» WHAT IS BEING ASKED: Repeat the material exactly, every line of it.

» GIVEN MATERIAL:

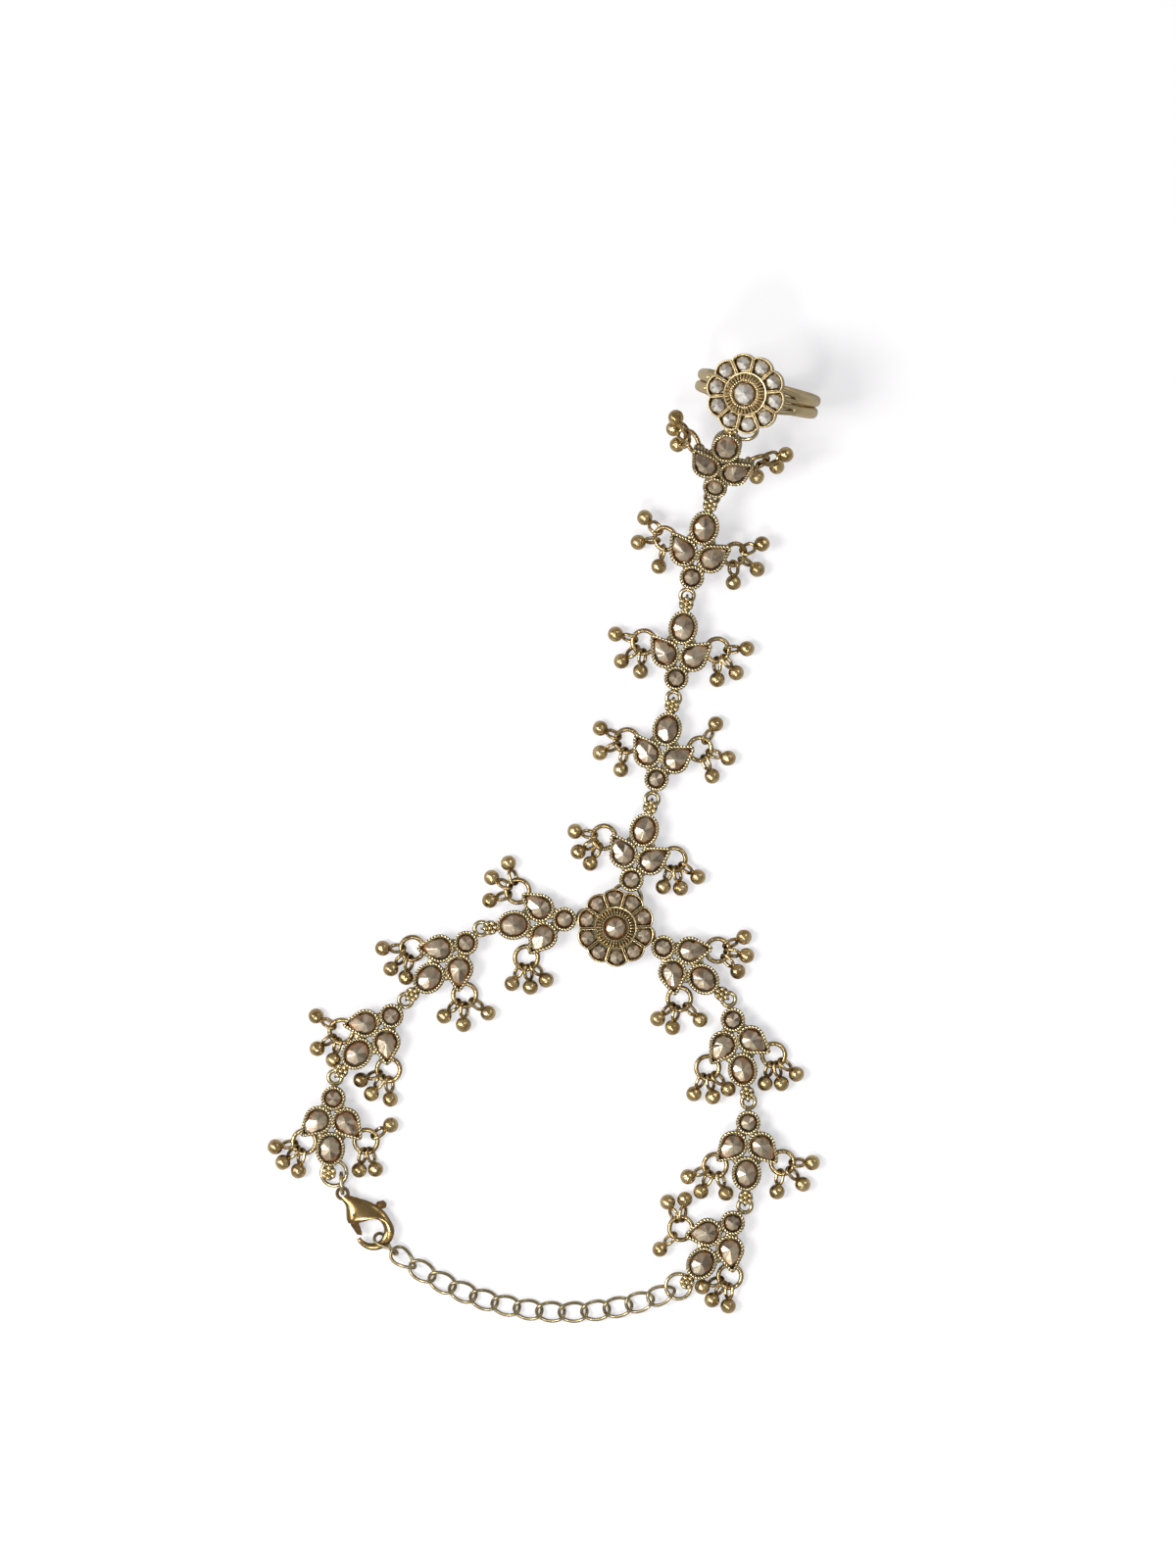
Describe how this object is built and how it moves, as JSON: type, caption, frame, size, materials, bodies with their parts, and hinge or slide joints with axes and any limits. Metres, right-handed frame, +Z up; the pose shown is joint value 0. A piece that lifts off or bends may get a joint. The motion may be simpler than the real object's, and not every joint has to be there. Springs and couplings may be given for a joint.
{
  "type": "hand chain bracelet",
  "caption": "Gold-plated hand chain: a finger ring and a wrist loop joined by stone-set cast links with ball drops, a flower rosette, a lobster clasp and an extender chain.",
  "frame": {"origin": "centre of the hand rosette, on the face of its back pad, which is the plane the bracelet lies on", "axes": "+Z up from the table, +Y from the hand rosette towards the finger ring, +X to the right seen from above"},
  "size_m": [0.0879, 0.1524, 0.0235],
  "materials": {
    "antique_gold": "antique gold plate, bright on the ridges and dark brown in the recesses",
    "brushed_gold": "paler brushed gold plate",
    "satin_gold": "satin gold plate, slightly dented",
    "clasp_gold": "polished gold plate with a little orange tarnish",
    "champagne_glass": "foil-backed cut glass, champagne and taupe",
    "clear_glass": "foil-backed cut glass, nearly clear"
  },
  "bodies": {
    "root": {"finger_ring": "brushed_gold", "ring_centre_stone": "clear_glass", "ring_petal_stones": "clear_glass", "hand_rosette": "antique_gold", "hand_centre_stone": "champagne_glass", "hand_petal_stones": "champagne_glass", "finger_link_1": "antique_gold", "finger_link_2": "antique_gold", "finger_link_3": "antique_gold", "finger_link_4": "antique_gold", "finger_link_5": "antique_gold", "left_link_1": "antique_gold", "left_link_2": "antique_gold", "left_link_3": "antique_gold", "left_link_4": "antique_gold", "right_link_1": "antique_gold", "right_link_2": "antique_gold", "right_link_3": "antique_gold", "right_link_4": "antique_gold", "finger_stones_1": "champagne_glass", "finger_stones_2": "champagne_glass", "finger_stones_3": "champagne_glass", "finger_stones_4": "champagne_glass", "finger_stones_5": "champagne_glass", "left_stones_1": "champagne_glass", "left_stones_2": "champagne_glass", "left_stones_3": "champagne_glass", "left_stones_4": "champagne_glass", "right_stones_1": "champagne_glass", "right_stones_2": "champagne_glass", "right_stones_3": "champagne_glass", "right_stones_4": "champagne_glass", "finger_drops_1": "satin_gold", "finger_drops_2": "satin_gold", "finger_drops_3": "satin_gold", "finger_drops_4": "satin_gold", "finger_drops_5": "satin_gold", "left_drops_1": "satin_gold", "left_drops_2": "satin_gold", "left_drops_3": "satin_gold", "left_drops_4": "satin_gold", "right_drops_1": "satin_gold", "right_drops_2": "satin_gold", "right_drops_3": "satin_gold", "right_drops_4": "satin_gold", "hand_joint_ring": "antique_gold", "ring_joint_ring": "antique_gold", "clasp_ring": "antique_gold", "clasp_eye_ring": "antique_gold", "chain_ring": "antique_gold", "clasp_body": "clasp_gold", "extender_chain": "antique_gold"},
    "lever": {"clasp_lever": "clasp_gold"}
  },
  "joints": [
    {"name": "clasp_lever_hinge", "type": "hinge", "parent": "root", "child": "lever", "pos_m": [-0.0414, -0.0457, 0.0018], "axis": [0, 0, 1], "range_deg": [0, 25], "stiffness_Nm_per_rad": 0.0005}
  ]
}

» EXERCISE ANSWER:
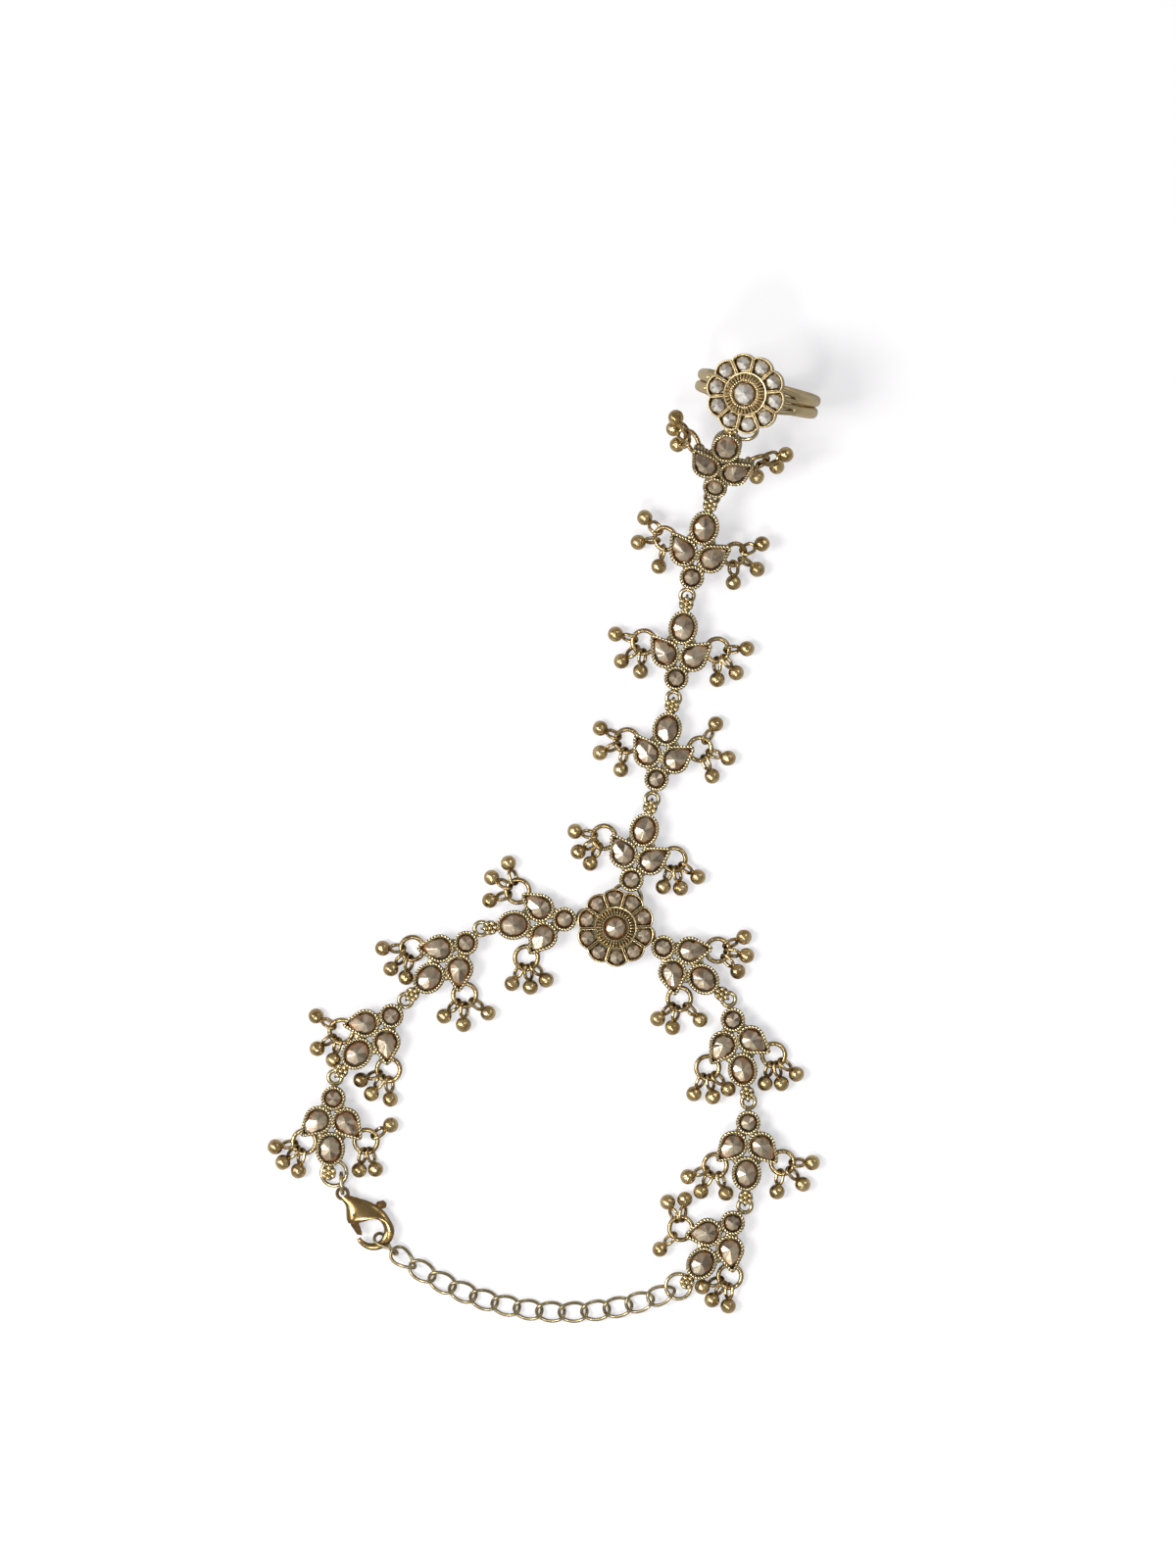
Describe how this object is built and how it moves, as JSON: type, caption, frame, size, materials, bodies with their parts, and hinge or slide joints with axes and any limits. Metres, right-handed frame, +Z up; the pose shown is joint value 0. A piece that lifts off or bends may get a joint. The motion may be simpler than the real object's, and not every joint has to be there. Springs and couplings may be given for a joint.
{
  "type": "hand chain bracelet",
  "caption": "Gold-plated hand chain: a finger ring and a wrist loop joined by stone-set cast links with ball drops, a flower rosette, a lobster clasp and an extender chain.",
  "frame": {"origin": "centre of the hand rosette, on the face of its back pad, which is the plane the bracelet lies on", "axes": "+Z up from the table, +Y from the hand rosette towards the finger ring, +X to the right seen from above"},
  "size_m": [0.0879, 0.1524, 0.0235],
  "materials": {
    "antique_gold": "antique gold plate, bright on the ridges and dark brown in the recesses",
    "brushed_gold": "paler brushed gold plate",
    "satin_gold": "satin gold plate, slightly dented",
    "clasp_gold": "polished gold plate with a little orange tarnish",
    "champagne_glass": "foil-backed cut glass, champagne and taupe",
    "clear_glass": "foil-backed cut glass, nearly clear"
  },
  "bodies": {
    "root": {"finger_ring": "brushed_gold", "ring_centre_stone": "clear_glass", "ring_petal_stones": "clear_glass", "hand_rosette": "antique_gold", "hand_centre_stone": "champagne_glass", "hand_petal_stones": "champagne_glass", "finger_link_1": "antique_gold", "finger_link_2": "antique_gold", "finger_link_3": "antique_gold", "finger_link_4": "antique_gold", "finger_link_5": "antique_gold", "left_link_1": "antique_gold", "left_link_2": "antique_gold", "left_link_3": "antique_gold", "left_link_4": "antique_gold", "right_link_1": "antique_gold", "right_link_2": "antique_gold", "right_link_3": "antique_gold", "right_link_4": "antique_gold", "finger_stones_1": "champagne_glass", "finger_stones_2": "champagne_glass", "finger_stones_3": "champagne_glass", "finger_stones_4": "champagne_glass", "finger_stones_5": "champagne_glass", "left_stones_1": "champagne_glass", "left_stones_2": "champagne_glass", "left_stones_3": "champagne_glass", "left_stones_4": "champagne_glass", "right_stones_1": "champagne_glass", "right_stones_2": "champagne_glass", "right_stones_3": "champagne_glass", "right_stones_4": "champagne_glass", "finger_drops_1": "satin_gold", "finger_drops_2": "satin_gold", "finger_drops_3": "satin_gold", "finger_drops_4": "satin_gold", "finger_drops_5": "satin_gold", "left_drops_1": "satin_gold", "left_drops_2": "satin_gold", "left_drops_3": "satin_gold", "left_drops_4": "satin_gold", "right_drops_1": "satin_gold", "right_drops_2": "satin_gold", "right_drops_3": "satin_gold", "right_drops_4": "satin_gold", "hand_joint_ring": "antique_gold", "ring_joint_ring": "antique_gold", "clasp_ring": "antique_gold", "clasp_eye_ring": "antique_gold", "chain_ring": "antique_gold", "clasp_body": "clasp_gold", "extender_chain": "antique_gold"},
    "lever": {"clasp_lever": "clasp_gold"}
  },
  "joints": [
    {"name": "clasp_lever_hinge", "type": "hinge", "parent": "root", "child": "lever", "pos_m": [-0.0414, -0.0457, 0.0018], "axis": [0, 0, 1], "range_deg": [0, 25], "stiffness_Nm_per_rad": 0.0005}
  ]
}